En paralelo, La Martona llegó a la calle a través de los bares lácteos que vendían de todo: desde leche en vaso con vainillas hasta dulce de leche en barra y también cereales. En 1898, contaba con veintitrés locales diseminados en puntos estratégicos de la ciudad de Buenos Aires y alrededores. Allí también hacía gala de las sobresalientes condiciones de higiene.
En 1902 inició la comercialización de dulce de leche industrial. Luego, de la leche cuajada, antesala del yogur. En 1908, la Argentina se convirtió en el segundo productor industrial mundial de yogur gracias a la compañía creada por Casares. Ese mismo año promocionaba su dulce de leche como “el más sano y nutritivo postres para los niños, los ancianos y los enfermos (también para la humanidad)”. Mantenemos los paréntesis de la publicidad original. Otra forma de promoción consistía en relacionar su leche con la salud y la vida.

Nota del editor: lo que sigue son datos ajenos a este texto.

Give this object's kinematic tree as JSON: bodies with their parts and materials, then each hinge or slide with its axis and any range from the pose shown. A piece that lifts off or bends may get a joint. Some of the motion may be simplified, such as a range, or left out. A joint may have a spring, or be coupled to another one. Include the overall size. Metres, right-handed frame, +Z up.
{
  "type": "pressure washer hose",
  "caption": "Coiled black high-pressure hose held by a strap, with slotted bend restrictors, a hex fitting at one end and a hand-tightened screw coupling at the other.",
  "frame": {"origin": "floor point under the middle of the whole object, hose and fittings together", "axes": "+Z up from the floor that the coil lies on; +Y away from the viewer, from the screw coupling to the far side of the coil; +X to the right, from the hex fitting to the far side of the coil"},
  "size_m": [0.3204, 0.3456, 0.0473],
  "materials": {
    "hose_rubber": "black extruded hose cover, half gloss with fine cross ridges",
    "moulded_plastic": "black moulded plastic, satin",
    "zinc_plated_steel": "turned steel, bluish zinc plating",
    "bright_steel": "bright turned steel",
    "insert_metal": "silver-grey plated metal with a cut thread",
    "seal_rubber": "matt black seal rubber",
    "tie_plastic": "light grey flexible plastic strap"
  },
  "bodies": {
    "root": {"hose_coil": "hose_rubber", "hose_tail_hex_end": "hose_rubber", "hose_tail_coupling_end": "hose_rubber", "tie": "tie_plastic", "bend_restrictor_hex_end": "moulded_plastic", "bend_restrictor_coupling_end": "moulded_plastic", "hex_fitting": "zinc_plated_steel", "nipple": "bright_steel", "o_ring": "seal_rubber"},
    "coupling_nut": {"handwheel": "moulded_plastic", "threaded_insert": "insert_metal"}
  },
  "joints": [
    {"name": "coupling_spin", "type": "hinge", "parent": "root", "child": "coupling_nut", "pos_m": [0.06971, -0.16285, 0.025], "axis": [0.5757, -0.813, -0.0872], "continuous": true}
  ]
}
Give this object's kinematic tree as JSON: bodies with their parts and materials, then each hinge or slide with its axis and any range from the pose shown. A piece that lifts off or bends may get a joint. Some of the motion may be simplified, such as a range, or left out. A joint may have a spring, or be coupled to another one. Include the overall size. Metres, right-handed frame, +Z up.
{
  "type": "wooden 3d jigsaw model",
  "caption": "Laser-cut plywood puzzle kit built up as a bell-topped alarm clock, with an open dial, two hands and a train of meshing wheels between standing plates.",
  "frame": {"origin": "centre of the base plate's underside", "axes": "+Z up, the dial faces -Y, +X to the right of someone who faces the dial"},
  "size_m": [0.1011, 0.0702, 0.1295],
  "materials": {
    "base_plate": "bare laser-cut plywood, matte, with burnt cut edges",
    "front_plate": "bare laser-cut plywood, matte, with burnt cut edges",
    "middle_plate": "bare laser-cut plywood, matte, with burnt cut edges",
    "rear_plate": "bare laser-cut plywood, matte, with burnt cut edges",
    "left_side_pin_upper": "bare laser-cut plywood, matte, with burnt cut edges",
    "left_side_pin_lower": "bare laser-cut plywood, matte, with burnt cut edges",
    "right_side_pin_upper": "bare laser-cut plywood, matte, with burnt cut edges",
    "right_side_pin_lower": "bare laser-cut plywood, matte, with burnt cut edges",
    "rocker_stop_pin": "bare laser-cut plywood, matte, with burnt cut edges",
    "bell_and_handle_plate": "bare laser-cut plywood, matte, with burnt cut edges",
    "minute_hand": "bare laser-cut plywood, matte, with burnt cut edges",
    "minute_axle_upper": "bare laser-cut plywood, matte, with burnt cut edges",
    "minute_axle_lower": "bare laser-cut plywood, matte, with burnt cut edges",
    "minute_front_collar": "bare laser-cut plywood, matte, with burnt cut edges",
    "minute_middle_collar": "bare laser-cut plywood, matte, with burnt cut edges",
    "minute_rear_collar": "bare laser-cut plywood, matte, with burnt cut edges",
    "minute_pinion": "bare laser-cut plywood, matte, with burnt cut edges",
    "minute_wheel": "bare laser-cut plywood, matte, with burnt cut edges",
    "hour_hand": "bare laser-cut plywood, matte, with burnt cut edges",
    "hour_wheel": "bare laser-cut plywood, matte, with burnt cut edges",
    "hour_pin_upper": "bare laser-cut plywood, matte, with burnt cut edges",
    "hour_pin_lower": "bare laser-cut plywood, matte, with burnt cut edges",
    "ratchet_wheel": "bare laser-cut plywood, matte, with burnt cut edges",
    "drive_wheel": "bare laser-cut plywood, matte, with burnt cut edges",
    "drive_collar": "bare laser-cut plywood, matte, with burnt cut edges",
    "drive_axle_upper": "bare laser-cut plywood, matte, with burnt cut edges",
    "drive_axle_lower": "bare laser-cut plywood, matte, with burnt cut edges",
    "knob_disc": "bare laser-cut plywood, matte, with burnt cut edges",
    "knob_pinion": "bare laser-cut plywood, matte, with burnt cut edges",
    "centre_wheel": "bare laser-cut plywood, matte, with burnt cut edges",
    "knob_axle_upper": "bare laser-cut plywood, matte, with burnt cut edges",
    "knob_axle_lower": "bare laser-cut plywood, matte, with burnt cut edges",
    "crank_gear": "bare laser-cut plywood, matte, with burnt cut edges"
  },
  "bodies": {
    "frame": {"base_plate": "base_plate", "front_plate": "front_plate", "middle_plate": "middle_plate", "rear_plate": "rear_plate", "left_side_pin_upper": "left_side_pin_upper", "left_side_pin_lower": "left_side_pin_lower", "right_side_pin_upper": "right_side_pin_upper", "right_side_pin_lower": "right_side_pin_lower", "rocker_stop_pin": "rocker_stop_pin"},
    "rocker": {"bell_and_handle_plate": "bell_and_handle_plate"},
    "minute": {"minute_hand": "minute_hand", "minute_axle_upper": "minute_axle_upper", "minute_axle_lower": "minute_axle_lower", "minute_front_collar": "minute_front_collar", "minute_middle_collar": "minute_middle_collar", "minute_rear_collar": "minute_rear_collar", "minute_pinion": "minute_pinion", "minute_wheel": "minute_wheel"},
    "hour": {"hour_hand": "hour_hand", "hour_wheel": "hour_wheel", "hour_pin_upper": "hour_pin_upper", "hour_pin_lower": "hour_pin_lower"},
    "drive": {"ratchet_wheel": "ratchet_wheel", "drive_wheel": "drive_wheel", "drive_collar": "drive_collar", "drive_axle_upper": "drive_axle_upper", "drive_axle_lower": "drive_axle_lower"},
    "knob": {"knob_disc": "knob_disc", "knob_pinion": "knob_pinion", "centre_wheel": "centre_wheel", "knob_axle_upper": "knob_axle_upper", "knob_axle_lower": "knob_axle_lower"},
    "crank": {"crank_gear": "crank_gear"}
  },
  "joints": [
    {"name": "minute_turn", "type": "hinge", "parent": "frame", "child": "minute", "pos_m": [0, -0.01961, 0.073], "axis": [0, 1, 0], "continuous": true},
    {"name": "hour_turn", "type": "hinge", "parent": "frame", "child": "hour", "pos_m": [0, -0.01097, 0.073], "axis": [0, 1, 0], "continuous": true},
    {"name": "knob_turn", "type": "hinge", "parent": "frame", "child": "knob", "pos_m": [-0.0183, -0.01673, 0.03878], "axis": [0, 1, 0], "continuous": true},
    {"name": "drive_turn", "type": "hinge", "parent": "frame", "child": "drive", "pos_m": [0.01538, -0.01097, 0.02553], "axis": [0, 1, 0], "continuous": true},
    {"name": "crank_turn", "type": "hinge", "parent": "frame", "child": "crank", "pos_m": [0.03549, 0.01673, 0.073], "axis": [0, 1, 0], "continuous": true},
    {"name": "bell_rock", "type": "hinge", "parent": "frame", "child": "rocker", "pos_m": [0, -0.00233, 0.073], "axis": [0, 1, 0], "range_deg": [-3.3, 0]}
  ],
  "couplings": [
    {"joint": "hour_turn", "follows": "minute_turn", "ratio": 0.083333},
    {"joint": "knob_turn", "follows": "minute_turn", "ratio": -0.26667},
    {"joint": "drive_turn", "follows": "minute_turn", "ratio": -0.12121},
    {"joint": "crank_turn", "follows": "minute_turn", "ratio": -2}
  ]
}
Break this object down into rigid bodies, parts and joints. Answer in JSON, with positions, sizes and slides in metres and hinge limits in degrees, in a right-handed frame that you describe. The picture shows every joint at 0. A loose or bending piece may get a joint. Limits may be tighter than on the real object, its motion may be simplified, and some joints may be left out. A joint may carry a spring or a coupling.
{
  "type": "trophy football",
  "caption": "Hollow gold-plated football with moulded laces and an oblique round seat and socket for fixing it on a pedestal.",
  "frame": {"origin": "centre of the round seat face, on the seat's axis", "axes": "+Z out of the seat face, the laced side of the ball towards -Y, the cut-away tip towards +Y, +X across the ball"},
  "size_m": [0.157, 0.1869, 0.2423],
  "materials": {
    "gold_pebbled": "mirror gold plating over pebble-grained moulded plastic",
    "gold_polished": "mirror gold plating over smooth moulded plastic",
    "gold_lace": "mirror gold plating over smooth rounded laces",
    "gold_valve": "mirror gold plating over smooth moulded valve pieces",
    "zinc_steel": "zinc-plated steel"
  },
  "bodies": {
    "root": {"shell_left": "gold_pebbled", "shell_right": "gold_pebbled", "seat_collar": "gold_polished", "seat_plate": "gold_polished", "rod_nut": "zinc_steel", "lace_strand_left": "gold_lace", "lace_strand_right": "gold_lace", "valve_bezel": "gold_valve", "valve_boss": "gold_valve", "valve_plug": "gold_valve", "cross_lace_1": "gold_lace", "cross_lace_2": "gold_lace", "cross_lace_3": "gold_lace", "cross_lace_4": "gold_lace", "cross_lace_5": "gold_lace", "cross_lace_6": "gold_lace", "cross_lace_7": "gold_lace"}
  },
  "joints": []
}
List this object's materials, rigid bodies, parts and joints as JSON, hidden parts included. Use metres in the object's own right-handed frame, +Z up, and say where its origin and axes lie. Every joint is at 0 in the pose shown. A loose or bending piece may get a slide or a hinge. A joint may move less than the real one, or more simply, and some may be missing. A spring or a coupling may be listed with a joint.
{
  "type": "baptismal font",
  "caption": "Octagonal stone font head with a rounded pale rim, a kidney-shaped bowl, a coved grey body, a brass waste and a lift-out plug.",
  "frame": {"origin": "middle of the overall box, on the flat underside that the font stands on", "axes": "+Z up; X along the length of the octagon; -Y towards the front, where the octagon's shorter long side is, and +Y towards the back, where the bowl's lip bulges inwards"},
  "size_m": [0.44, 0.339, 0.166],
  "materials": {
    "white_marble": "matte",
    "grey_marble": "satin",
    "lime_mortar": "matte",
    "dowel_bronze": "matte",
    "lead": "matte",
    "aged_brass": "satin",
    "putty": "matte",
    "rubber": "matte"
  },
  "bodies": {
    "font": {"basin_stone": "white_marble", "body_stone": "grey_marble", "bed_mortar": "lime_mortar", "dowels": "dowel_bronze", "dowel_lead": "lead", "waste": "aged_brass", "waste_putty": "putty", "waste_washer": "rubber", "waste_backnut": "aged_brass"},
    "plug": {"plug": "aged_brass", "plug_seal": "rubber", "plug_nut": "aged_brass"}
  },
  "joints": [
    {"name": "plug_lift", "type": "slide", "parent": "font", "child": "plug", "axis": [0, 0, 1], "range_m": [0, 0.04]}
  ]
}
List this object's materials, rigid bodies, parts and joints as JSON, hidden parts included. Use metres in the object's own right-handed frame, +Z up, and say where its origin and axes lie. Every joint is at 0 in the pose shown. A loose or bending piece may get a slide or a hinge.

Fueron sucediéndose todo tipo de iniciativas, como el expendio de leche homogeneizada y la producción de la primera manteca envasada con papel sulfurizado, reemplazando a la clásica envoltura en géneros. Por ser considerada modelo, la estancia era un destino calificado para los paseos de visitantes ilustres al país.
Casares, el hombre que hacía posible todo lo que se proponía, murió el 30 de abril de 1910, a los 65 años de edad. Se le rindieron honores y la bandera se mantuvo a media asta en todos los edificios públicos.
El objetivo de La Martona: la calidad
El consumo de lácteos crecía a partir de la explosión demográfica. La asociación con los tamberos era fundamental para sostener la demanda. La empresa siguió adelante bajo el comando de Miguel Casares, hijo del fundador, y entre sus objetivos figuraron incursionar en la venta de jabón de crema de leche y apuntalar la manteca. En los años de la Primera Guerra Mundial se buscaba alcanzar la calidad de la dinamarquesa, que era la preferida de muchos consumidores.
En acciones conjuntas con los tambos, se consiguió un producto que, hacia 1918, desembarcó en los mercados internacionales, donde reinaban las mantecas neozelandesas y australianas. El proceso de expansión fue lento. Pero la compañía supo sostener el crecimiento, apelando al espíritu industrial del pionero: las máquinas para fragmentar manteca llegaron al país en 1923.
En esos años, se decía que quien contaba con suerte, “tiene leche”. Mientras que los beneficiados con una mayor dosis de fortuna, “tienen un tarro”, en clara referencia al tarro de leche. Con el tiempo, en la jerga, tarro se convirtió en sinónimo de suerte. Pero ahí no terminaban las alusiones. Porque en el hipódromo, se oía decir del que contaba con mayor fortuna de todos: “¡Anda con La Martona a cuestas!”.
En 1935, Miguel Casares decidió contratar a su sobrino escritor, Adolfo Bioy Casares (21 años, hijo de Martona Casares), para que redactara folletos de promoción. El joven convenció a su amigo Jorge Luis Borges, para que lo armaran juntos. Cuenta Bioy que lo hicieron en el campo de la familia, donde encontraron un libro que hablaba de una población búlgara donde la gente vivía hasta los ciento sesenta años. “Entonces se nos ocurrió inventar una familia —Petkoff— cuyos miembros, gracias al yogur, vivían muchísimos años”.
Ese fue el aporte de los dos grandes escritores argentinos a la compañía. Pero Miguel Casares no quedó conforme con el trabajo de la dupla. Le pareció que, a través de las historias narradas para destacar las propiedades de la leche cuajada, habían exagerado demasiado.
Así, plagada de condimentos, ha sido la fructífera historia de la empresa que funcionó hasta 1978. Su nombre se ha metido en el lenguaje popular de nuestros abuelos y también tuvo notables exponentes de la literatura abocados a su difusión.
Cañuelas, tambos, leche, higiene, salud, vida. Don Vicente Casares sembró una semilla fundamental para el desarrollo lácteo de la Argentina.